- To do -
Which lines below fall between the one containing "const box = new" and the one containing "if empty is"? Repeat them exactly, counting both of those lines, and add nothing else.

CAD and scene scripts
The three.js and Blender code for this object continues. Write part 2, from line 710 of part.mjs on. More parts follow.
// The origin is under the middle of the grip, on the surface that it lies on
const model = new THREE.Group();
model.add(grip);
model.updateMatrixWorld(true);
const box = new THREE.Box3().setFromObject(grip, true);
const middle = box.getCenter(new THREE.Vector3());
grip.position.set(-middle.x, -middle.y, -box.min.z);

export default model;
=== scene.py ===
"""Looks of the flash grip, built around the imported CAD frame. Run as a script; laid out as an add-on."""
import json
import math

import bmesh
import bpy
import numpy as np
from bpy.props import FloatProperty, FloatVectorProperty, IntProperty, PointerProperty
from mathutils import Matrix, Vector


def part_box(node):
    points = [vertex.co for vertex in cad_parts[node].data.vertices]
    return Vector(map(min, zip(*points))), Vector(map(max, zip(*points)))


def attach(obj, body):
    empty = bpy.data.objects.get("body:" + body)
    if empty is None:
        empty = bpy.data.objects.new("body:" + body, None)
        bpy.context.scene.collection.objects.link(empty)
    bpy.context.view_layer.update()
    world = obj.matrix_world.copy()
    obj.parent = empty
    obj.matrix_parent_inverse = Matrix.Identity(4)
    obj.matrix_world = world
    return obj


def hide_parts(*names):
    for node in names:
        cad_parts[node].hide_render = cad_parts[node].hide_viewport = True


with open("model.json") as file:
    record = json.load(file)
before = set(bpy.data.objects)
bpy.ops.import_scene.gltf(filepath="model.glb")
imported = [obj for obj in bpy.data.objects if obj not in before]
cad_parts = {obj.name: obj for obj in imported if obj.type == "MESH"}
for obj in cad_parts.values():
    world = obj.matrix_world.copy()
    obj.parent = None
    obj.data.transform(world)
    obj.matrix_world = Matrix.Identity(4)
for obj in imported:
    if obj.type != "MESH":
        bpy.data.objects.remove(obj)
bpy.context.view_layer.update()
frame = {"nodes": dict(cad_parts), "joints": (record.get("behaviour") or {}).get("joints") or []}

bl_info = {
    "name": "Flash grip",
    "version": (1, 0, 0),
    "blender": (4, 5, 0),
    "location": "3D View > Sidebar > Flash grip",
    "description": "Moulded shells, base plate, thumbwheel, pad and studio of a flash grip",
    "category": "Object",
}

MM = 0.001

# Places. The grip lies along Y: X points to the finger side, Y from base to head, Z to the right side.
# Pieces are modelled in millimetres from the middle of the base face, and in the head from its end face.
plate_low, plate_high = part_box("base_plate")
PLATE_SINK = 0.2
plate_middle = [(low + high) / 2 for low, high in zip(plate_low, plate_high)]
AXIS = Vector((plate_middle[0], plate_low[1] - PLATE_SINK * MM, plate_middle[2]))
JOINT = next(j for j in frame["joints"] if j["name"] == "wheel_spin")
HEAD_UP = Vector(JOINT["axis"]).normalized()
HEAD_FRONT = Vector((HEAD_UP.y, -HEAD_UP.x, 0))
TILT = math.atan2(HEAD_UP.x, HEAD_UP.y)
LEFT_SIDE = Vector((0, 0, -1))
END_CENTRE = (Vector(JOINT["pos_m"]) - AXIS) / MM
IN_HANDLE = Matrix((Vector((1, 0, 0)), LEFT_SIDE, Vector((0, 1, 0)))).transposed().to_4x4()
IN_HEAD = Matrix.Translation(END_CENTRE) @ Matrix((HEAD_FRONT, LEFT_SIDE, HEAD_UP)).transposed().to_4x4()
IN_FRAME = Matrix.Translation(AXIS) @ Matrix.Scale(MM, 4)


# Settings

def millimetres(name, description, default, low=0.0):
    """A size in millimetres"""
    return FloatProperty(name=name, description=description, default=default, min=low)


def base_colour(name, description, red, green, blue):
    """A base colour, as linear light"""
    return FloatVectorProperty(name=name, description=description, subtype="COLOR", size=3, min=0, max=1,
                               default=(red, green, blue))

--

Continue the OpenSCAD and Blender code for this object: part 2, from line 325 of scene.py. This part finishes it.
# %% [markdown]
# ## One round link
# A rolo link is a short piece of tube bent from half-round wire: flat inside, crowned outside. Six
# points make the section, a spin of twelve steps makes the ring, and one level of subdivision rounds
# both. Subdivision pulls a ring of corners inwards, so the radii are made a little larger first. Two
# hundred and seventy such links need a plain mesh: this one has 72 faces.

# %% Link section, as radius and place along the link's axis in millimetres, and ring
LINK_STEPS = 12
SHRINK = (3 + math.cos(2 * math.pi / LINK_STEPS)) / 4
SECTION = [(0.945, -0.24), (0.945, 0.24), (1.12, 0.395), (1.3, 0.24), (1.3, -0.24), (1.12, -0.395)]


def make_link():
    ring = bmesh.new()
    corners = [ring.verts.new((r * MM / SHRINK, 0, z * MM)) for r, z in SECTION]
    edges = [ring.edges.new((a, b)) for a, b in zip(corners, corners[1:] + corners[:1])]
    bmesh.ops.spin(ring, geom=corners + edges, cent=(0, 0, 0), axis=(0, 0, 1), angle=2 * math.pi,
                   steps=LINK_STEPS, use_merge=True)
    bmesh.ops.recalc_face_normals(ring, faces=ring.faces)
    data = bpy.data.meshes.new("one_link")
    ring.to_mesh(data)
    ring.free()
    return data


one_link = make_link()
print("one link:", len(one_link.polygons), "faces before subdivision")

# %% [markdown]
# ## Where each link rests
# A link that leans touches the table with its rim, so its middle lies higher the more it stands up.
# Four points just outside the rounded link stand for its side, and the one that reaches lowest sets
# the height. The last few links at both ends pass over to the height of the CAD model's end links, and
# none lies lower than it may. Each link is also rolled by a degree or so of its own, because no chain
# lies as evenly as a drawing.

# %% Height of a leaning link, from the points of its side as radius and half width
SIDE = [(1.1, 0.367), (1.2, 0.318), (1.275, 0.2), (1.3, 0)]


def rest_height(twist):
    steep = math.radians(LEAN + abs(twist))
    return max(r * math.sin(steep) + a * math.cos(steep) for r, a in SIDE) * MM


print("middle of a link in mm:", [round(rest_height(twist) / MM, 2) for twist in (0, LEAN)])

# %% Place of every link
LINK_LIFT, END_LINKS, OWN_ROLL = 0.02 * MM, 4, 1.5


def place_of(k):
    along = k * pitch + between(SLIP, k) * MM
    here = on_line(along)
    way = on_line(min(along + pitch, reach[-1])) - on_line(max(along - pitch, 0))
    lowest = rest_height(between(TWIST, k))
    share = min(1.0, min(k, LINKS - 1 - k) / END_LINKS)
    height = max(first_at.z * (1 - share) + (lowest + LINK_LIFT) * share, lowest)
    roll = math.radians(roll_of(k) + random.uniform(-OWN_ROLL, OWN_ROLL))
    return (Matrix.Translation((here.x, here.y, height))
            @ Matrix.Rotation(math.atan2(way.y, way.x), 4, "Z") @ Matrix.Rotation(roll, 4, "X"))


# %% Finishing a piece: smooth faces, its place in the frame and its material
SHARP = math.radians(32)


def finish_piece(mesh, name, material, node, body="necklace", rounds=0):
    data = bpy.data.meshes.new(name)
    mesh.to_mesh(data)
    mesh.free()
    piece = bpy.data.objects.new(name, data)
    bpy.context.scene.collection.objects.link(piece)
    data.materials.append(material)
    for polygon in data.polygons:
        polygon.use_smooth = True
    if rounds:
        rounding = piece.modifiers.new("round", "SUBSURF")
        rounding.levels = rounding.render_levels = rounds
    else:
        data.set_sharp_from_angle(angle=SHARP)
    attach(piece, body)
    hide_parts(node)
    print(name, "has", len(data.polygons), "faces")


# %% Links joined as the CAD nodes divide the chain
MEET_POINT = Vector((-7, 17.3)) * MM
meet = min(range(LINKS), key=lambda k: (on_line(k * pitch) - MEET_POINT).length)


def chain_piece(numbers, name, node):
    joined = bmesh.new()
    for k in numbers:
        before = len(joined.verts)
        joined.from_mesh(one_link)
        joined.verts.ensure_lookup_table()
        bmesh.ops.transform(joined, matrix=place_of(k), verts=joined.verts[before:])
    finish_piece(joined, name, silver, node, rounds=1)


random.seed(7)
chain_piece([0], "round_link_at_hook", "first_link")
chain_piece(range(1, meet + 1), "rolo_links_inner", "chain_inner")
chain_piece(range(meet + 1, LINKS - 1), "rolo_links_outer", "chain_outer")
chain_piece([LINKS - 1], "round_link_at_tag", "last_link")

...

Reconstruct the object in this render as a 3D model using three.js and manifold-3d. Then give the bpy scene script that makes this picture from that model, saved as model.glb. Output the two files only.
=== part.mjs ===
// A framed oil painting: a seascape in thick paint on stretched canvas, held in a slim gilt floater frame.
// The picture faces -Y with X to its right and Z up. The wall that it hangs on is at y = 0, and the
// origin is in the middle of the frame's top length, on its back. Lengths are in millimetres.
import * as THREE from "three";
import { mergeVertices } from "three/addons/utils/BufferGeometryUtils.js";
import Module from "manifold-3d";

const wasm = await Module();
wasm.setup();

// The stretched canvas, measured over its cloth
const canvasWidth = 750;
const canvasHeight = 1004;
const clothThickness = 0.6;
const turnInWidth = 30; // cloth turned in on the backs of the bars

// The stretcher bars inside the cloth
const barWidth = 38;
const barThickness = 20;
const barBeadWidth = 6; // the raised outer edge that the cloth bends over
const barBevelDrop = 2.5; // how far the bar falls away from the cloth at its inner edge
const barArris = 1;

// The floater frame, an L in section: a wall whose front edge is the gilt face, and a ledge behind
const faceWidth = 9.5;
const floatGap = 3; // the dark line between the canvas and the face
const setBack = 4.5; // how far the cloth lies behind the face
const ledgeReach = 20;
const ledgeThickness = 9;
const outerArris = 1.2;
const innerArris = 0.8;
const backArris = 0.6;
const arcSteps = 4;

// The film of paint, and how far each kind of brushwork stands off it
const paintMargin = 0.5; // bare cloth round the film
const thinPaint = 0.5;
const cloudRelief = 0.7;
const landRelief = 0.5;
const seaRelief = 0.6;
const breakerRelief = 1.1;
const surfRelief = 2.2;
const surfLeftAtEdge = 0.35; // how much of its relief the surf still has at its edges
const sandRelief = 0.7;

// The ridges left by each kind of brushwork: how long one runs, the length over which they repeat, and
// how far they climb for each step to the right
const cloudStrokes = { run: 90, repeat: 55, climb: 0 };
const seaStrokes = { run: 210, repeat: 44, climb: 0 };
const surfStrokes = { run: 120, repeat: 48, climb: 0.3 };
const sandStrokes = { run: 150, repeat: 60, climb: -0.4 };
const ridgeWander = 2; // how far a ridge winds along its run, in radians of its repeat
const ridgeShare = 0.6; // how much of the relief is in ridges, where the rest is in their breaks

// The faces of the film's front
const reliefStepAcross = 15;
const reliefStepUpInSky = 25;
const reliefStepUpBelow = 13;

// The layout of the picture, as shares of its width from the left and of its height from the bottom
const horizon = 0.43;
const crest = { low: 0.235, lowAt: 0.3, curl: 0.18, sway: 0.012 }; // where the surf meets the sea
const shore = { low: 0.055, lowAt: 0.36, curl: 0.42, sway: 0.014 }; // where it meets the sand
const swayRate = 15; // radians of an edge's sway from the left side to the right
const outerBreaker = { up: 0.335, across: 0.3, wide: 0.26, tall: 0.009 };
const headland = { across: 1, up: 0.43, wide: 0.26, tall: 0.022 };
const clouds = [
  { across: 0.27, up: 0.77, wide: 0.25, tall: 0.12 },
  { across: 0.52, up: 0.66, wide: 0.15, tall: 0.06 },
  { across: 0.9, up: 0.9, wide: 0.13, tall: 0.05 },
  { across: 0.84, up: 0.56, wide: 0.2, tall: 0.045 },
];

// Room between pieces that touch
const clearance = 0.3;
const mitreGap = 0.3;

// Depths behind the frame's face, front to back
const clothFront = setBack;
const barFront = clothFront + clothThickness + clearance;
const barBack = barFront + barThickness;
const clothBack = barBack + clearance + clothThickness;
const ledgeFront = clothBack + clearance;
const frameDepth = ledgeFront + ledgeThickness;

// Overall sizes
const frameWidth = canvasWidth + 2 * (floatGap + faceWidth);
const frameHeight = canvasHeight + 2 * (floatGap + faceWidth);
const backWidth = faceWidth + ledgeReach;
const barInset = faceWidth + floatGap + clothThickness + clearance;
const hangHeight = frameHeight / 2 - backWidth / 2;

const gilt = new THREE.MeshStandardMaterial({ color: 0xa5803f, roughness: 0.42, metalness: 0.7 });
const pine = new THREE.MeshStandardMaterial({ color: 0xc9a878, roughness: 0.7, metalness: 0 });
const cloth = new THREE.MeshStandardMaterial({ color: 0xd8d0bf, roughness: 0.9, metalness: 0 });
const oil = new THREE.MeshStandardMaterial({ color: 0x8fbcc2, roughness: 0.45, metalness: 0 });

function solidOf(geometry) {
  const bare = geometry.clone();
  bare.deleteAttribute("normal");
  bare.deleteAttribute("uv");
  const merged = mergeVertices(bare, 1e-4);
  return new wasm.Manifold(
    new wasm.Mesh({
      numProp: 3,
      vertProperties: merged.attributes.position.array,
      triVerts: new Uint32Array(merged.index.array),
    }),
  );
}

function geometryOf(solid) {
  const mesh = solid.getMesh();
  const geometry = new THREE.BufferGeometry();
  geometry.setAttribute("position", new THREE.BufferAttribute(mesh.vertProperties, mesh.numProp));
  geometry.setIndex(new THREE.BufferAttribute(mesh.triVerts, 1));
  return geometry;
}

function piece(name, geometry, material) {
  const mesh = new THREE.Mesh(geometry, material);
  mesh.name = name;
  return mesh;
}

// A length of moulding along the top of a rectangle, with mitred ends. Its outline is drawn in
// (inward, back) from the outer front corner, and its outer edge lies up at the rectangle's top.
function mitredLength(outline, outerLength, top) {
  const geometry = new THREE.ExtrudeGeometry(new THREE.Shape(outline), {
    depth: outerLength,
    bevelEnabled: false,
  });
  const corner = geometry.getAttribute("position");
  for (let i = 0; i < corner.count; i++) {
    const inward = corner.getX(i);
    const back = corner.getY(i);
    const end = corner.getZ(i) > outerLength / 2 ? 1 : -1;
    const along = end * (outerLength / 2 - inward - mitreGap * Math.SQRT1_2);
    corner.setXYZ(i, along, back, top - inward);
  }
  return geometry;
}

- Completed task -
const box = new THREE.Box3().setFromObject(grip, true);
const middle = box.getCenter(new THREE.Vector3());
grip.position.set(-middle.x, -middle.y, -box.min.z);

export default model;
=== scene.py ===
"""Looks of the flash grip, built around the imported CAD frame. Run as a script; laid out as an add-on."""
import json
import math

import bmesh
import bpy
import numpy as np
from bpy.props import FloatProperty, FloatVectorProperty, IntProperty, PointerProperty
from mathutils import Matrix, Vector


def part_box(node):
    points = [vertex.co for vertex in cad_parts[node].data.vertices]
    return Vector(map(min, zip(*points))), Vector(map(max, zip(*points)))


def attach(obj, body):
    empty = bpy.data.objects.get("body:" + body)
    if empty is None:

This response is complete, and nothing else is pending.